Copy out every record precisely.

::: Input rows :::

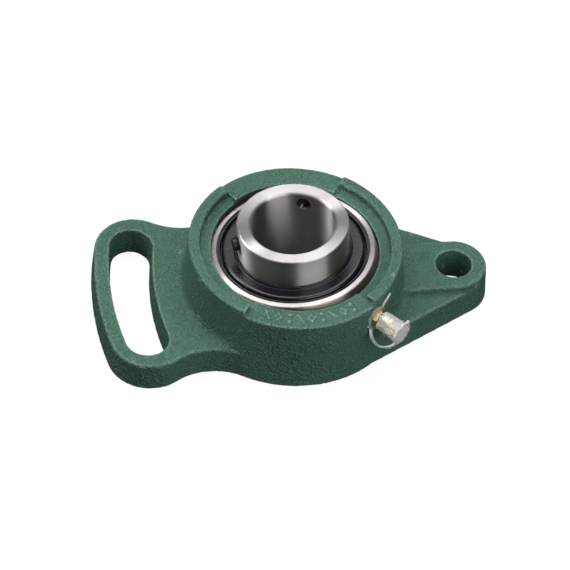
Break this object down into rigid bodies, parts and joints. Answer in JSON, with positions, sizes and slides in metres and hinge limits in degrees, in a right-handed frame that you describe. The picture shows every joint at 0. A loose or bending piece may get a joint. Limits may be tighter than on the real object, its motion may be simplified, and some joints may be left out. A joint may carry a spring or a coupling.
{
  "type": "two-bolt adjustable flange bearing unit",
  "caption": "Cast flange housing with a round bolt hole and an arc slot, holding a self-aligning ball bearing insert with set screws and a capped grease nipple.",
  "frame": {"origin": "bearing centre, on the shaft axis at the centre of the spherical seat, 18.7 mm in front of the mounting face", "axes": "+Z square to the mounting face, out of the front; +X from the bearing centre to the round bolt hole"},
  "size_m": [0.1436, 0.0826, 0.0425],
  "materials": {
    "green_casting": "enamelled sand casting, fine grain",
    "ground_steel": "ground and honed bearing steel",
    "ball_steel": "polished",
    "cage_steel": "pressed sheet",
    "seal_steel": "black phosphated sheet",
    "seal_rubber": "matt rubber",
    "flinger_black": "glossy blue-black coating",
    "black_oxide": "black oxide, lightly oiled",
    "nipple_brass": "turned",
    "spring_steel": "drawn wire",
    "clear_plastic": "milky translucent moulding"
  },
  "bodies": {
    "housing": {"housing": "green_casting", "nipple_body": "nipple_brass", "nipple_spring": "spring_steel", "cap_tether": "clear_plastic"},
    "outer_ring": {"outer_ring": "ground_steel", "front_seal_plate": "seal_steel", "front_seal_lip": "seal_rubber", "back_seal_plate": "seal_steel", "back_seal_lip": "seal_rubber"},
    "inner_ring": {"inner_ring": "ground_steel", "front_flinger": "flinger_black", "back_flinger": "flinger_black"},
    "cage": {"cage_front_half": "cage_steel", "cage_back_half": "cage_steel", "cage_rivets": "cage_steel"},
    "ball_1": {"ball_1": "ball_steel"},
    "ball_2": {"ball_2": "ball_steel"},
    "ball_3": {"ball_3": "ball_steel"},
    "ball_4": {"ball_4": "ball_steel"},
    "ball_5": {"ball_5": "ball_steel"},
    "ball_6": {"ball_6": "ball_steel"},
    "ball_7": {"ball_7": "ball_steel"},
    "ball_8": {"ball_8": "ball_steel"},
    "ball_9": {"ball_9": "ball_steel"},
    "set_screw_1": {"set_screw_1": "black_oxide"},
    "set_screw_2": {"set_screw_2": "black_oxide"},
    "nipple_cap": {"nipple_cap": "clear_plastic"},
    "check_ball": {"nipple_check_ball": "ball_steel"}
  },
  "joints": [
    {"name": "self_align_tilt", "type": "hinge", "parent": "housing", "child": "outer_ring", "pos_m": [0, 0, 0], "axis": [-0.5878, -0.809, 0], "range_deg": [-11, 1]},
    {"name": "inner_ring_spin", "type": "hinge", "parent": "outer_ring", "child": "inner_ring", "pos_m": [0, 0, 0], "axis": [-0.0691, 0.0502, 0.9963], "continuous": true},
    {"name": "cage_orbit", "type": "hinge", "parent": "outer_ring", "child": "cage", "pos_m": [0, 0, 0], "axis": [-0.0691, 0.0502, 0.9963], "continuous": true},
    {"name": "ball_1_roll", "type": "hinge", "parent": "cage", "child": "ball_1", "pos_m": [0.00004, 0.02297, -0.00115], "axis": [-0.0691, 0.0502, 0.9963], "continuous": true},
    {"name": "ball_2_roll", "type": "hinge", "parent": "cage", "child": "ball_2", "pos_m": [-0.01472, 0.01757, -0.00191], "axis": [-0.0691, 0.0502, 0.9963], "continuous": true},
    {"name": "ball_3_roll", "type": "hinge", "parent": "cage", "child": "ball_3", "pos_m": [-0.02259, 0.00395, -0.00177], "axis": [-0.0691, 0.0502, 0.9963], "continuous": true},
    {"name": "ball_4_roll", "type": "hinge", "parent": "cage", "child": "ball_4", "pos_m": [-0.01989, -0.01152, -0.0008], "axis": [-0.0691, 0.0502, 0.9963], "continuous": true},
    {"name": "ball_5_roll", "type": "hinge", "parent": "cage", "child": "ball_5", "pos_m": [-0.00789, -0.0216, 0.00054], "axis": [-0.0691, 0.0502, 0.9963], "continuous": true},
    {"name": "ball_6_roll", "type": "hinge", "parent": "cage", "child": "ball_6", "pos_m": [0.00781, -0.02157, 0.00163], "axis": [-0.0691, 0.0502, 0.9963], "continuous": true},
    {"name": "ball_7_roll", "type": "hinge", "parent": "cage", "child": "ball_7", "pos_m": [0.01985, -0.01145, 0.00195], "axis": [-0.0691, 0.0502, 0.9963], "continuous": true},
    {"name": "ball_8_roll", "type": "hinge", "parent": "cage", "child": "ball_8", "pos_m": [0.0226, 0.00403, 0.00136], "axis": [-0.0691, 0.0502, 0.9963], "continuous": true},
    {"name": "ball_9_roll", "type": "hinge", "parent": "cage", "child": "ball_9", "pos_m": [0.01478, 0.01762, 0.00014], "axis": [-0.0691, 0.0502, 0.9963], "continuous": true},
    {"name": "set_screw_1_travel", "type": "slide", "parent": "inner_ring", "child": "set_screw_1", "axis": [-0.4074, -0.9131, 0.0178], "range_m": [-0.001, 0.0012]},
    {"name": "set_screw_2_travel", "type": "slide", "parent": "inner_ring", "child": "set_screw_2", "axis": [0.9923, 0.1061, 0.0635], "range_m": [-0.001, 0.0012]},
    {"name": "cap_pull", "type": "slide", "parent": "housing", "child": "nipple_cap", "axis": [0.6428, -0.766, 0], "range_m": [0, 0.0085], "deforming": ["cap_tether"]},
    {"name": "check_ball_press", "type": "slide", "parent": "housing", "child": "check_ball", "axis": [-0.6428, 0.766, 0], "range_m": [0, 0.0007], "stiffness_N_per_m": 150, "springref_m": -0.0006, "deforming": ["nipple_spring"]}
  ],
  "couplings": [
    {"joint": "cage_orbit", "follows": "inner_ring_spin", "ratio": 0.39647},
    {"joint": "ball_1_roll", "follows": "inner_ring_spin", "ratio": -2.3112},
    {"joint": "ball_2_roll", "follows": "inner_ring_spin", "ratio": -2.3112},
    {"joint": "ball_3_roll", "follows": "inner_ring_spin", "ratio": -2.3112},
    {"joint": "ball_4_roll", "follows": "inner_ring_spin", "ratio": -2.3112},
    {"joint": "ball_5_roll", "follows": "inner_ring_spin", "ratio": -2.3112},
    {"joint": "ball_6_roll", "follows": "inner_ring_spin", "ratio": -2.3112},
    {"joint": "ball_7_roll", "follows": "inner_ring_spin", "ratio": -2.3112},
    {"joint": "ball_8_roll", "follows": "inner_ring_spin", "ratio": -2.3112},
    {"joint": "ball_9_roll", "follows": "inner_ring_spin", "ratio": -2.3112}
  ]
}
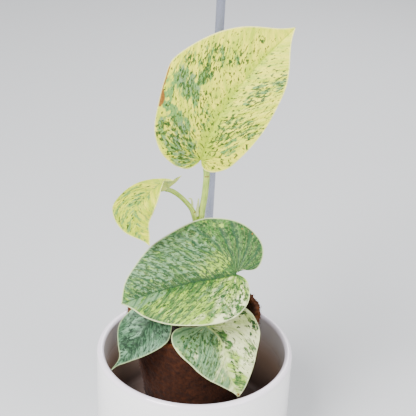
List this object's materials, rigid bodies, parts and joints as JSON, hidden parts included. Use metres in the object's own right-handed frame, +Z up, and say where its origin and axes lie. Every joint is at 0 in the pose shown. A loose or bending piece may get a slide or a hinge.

:::

Output for this task -
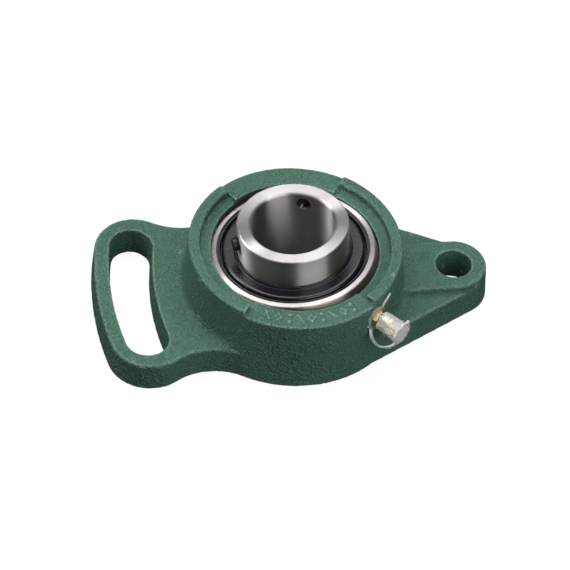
Break this object down into rigid bodies, parts and joints. Answer in JSON, with positions, sizes and slides in metres and hinge limits in degrees, in a right-handed frame that you describe. The picture shows every joint at 0. A loose or bending piece may get a joint. Limits may be tighter than on the real object, its motion may be simplified, and some joints may be left out. A joint may carry a spring or a coupling.
{
  "type": "two-bolt adjustable flange bearing unit",
  "caption": "Cast flange housing with a round bolt hole and an arc slot, holding a self-aligning ball bearing insert with set screws and a capped grease nipple.",
  "frame": {"origin": "bearing centre, on the shaft axis at the centre of the spherical seat, 18.7 mm in front of the mounting face", "axes": "+Z square to the mounting face, out of the front; +X from the bearing centre to the round bolt hole"},
  "size_m": [0.1436, 0.0826, 0.0425],
  "materials": {
    "green_casting": "enamelled sand casting, fine grain",
    "ground_steel": "ground and honed bearing steel",
    "ball_steel": "polished",
    "cage_steel": "pressed sheet",
    "seal_steel": "black phosphated sheet",
    "seal_rubber": "matt rubber",
    "flinger_black": "glossy blue-black coating",
    "black_oxide": "black oxide, lightly oiled",
    "nipple_brass": "turned",
    "spring_steel": "drawn wire",
    "clear_plastic": "milky translucent moulding"
  },
  "bodies": {
    "housing": {"housing": "green_casting", "nipple_body": "nipple_brass", "nipple_spring": "spring_steel", "cap_tether": "clear_plastic"},
    "outer_ring": {"outer_ring": "ground_steel", "front_seal_plate": "seal_steel", "front_seal_lip": "seal_rubber", "back_seal_plate": "seal_steel", "back_seal_lip": "seal_rubber"},
    "inner_ring": {"inner_ring": "ground_steel", "front_flinger": "flinger_black", "back_flinger": "flinger_black"},
    "cage": {"cage_front_half": "cage_steel", "cage_back_half": "cage_steel", "cage_rivets": "cage_steel"},
    "ball_1": {"ball_1": "ball_steel"},
    "ball_2": {"ball_2": "ball_steel"},
    "ball_3": {"ball_3": "ball_steel"},
    "ball_4": {"ball_4": "ball_steel"},
    "ball_5": {"ball_5": "ball_steel"},
    "ball_6": {"ball_6": "ball_steel"},
    "ball_7": {"ball_7": "ball_steel"},
    "ball_8": {"ball_8": "ball_steel"},
    "ball_9": {"ball_9": "ball_steel"},
    "set_screw_1": {"set_screw_1": "black_oxide"},
    "set_screw_2": {"set_screw_2": "black_oxide"},
    "nipple_cap": {"nipple_cap": "clear_plastic"},
    "check_ball": {"nipple_check_ball": "ball_steel"}
  },
  "joints": [
    {"name": "self_align_tilt", "type": "hinge", "parent": "housing", "child": "outer_ring", "pos_m": [0, 0, 0], "axis": [-0.5878, -0.809, 0], "range_deg": [-11, 1]},
    {"name": "inner_ring_spin", "type": "hinge", "parent": "outer_ring", "child": "inner_ring", "pos_m": [0, 0, 0], "axis": [-0.0691, 0.0502, 0.9963], "continuous": true},
    {"name": "cage_orbit", "type": "hinge", "parent": "outer_ring", "child": "cage", "pos_m": [0, 0, 0], "axis": [-0.0691, 0.0502, 0.9963], "continuous": true},
    {"name": "ball_1_roll", "type": "hinge", "parent": "cage", "child": "ball_1", "pos_m": [0.00004, 0.02297, -0.00115], "axis": [-0.0691, 0.0502, 0.9963], "continuous": true},
    {"name": "ball_2_roll", "type": "hinge", "parent": "cage", "child": "ball_2", "pos_m": [-0.01472, 0.01757, -0.00191], "axis": [-0.0691, 0.0502, 0.9963], "continuous": true},
    {"name": "ball_3_roll", "type": "hinge", "parent": "cage", "child": "ball_3", "pos_m": [-0.02259, 0.00395, -0.00177], "axis": [-0.0691, 0.0502, 0.9963], "continuous": true},
    {"name": "ball_4_roll", "type": "hinge", "parent": "cage", "child": "ball_4", "pos_m": [-0.01989, -0.01152, -0.0008], "axis": [-0.0691, 0.0502, 0.9963], "continuous": true},
    {"name": "ball_5_roll", "type": "hinge", "parent": "cage", "child": "ball_5", "pos_m": [-0.00789, -0.0216, 0.00054], "axis": [-0.0691, 0.0502, 0.9963], "continuous": true},
    {"name": "ball_6_roll", "type": "hinge", "parent": "cage", "child": "ball_6", "pos_m": [0.00781, -0.02157, 0.00163], "axis": [-0.0691, 0.0502, 0.9963], "continuous": true},
    {"name": "ball_7_roll", "type": "hinge", "parent": "cage", "child": "ball_7", "pos_m": [0.01985, -0.01145, 0.00195], "axis": [-0.0691, 0.0502, 0.9963], "continuous": true},
    {"name": "ball_8_roll", "type": "hinge", "parent": "cage", "child": "ball_8", "pos_m": [0.0226, 0.00403, 0.00136], "axis": [-0.0691, 0.0502, 0.9963], "continuous": true},
    {"name": "ball_9_roll", "type": "hinge", "parent": "cage", "child": "ball_9", "pos_m": [0.01478, 0.01762, 0.00014], "axis": [-0.0691, 0.0502, 0.9963], "continuous": true},
    {"name": "set_screw_1_travel", "type": "slide", "parent": "inner_ring", "child": "set_screw_1", "axis": [-0.4074, -0.9131, 0.0178], "range_m": [-0.001, 0.0012]},
    {"name": "set_screw_2_travel", "type": "slide", "parent": "inner_ring", "child": "set_screw_2", "axis": [0.9923, 0.1061, 0.0635], "range_m": [-0.001, 0.0012]},
    {"name": "cap_pull", "type": "slide", "parent": "housing", "child": "nipple_cap", "axis": [0.6428, -0.766, 0], "range_m": [0, 0.0085], "deforming": ["cap_tether"]},
    {"name": "check_ball_press", "type": "slide", "parent": "housing", "child": "check_ball", "axis": [-0.6428, 0.766, 0], "range_m": [0, 0.0007], "stiffness_N_per_m": 150, "springref_m": -0.0006, "deforming": ["nipple_spring"]}
  ],
  "couplings": [
    {"joint": "cage_orbit", "follows": "inner_ring_spin", "ratio": 0.39647},
    {"joint": "ball_1_roll", "follows": "inner_ring_spin", "ratio": -2.3112},
    {"joint": "ball_2_roll", "follows": "inner_ring_spin", "ratio": -2.3112},
    {"joint": "ball_3_roll", "follows": "inner_ring_spin", "ratio": -2.3112},
    {"joint": "ball_4_roll", "follows": "inner_ring_spin", "ratio": -2.3112},
    {"joint": "ball_5_roll", "follows": "inner_ring_spin", "ratio": -2.3112},
    {"joint": "ball_6_roll", "follows": "inner_ring_spin", "ratio": -2.3112},
    {"joint": "ball_7_roll", "follows": "inner_ring_spin", "ratio": -2.3112},
    {"joint": "ball_8_roll", "follows": "inner_ring_spin", "ratio": -2.3112},
    {"joint": "ball_9_roll", "follows": "inner_ring_spin", "ratio": -2.3112}
  ]
}
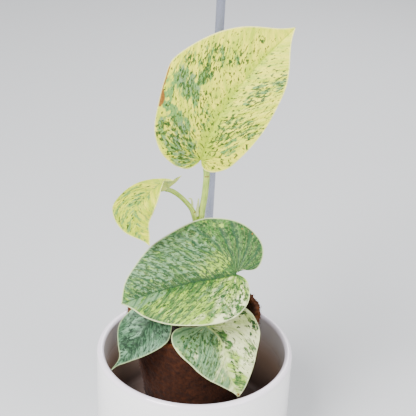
List this object's materials, rigid bodies, parts and joints as JSON, hidden parts included. Use metres in the object's own right-handed frame, +Z up, and say where its origin and axes lie. Every joint is at 0 in the pose shown. A loose or bending piece may get a slide or a hinge.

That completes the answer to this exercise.